Revolt into style; is it possible? Part of The Clash's appeal for me was their style, the pose, the paint splash fashion and sloganeering. A few years earlier, us Funkateers paved the way with plastic sandals and mohair jumpers. Those pre-Disco years are now rendered invisible in the garish glare of the Saturday Night Fever glitter ball. Funk had long gone overground but we revelled in the B-Side anthems of black music such as Gil Scott-Heron's The Bottle and James Brown's There Was A Time, just a couple that spring to mind.

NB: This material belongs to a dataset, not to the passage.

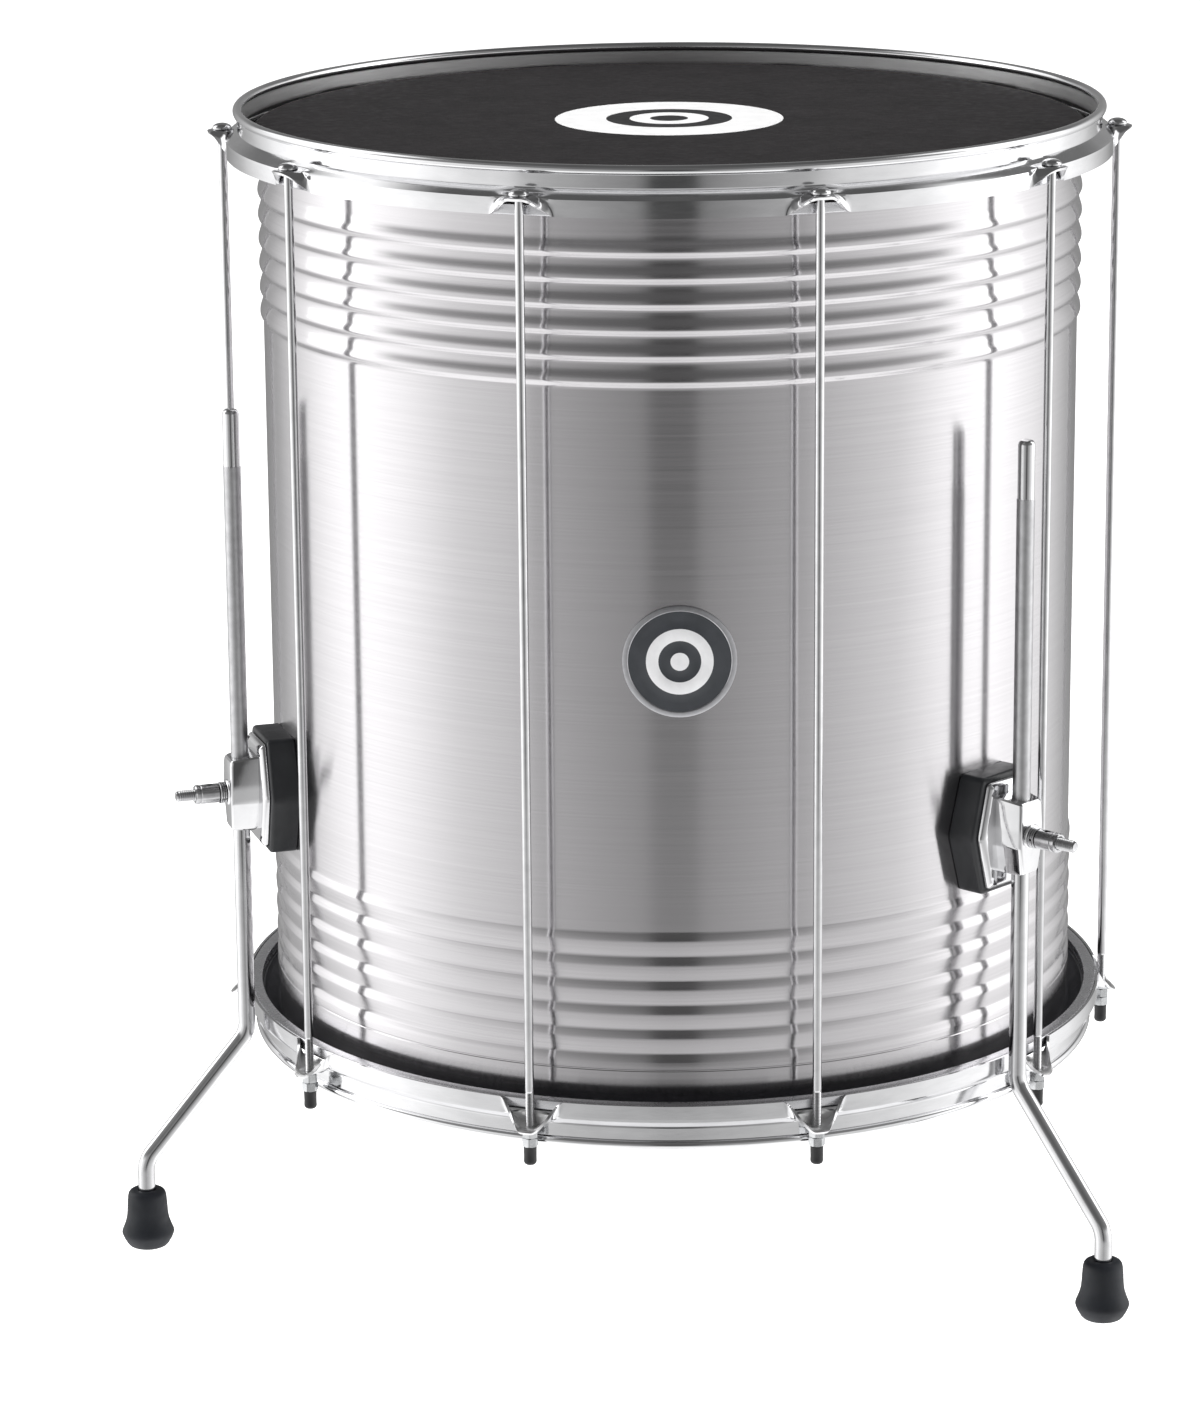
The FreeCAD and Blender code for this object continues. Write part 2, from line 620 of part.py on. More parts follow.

What were we rebelling against? What had the square world got? Work, Politics, Donny Osmond. No point pretending we meant anything, ma-a-a-n, driven only by a desire for style, the perfect beat...and birds.

Gabba is so blank it renders attempts to apply 'meaning' totally futile. Isn't that the point? 'Think about nothing'. Don't theorise, don't explain. The full-on BPM soundtrack pummels notions of 'meaning' into dust. The response to economic decline is 'AAAARGGGGH!', not even Rotten's snarl, or style, or wit backed by Machiavellian Malcy's hi-falutin political pranksterism.

Gabba is a riotous response to the sheeple's nightclub soundtrack but like theirs it offers nothing more than escape from the drudgery of everyday life. In the 70s, we too were living for the week-end, although Funk and Disco sometimes supplied social protest and commentary in the process...


Most of us UK honkies may not have been dissecting those lyrics, but subconsciously they had an effect. We may not have wanted to watch news items, or read about black America's problems, but we sure as hell loved dancing to musical broadcasts about them.

Perhaps my best club is an imaginary one, where sharply dressed punters dance to a different drummer and find time to discuss interesting things. I like to imagine there's a club scene happening today which involves a sense of sartorial style, radical dance music, attitude etc. Places that 'they' don't know about, where youths gather to share a sense of rebellion against all the moronic drudgery around them. Oh, and also to dance, naturally.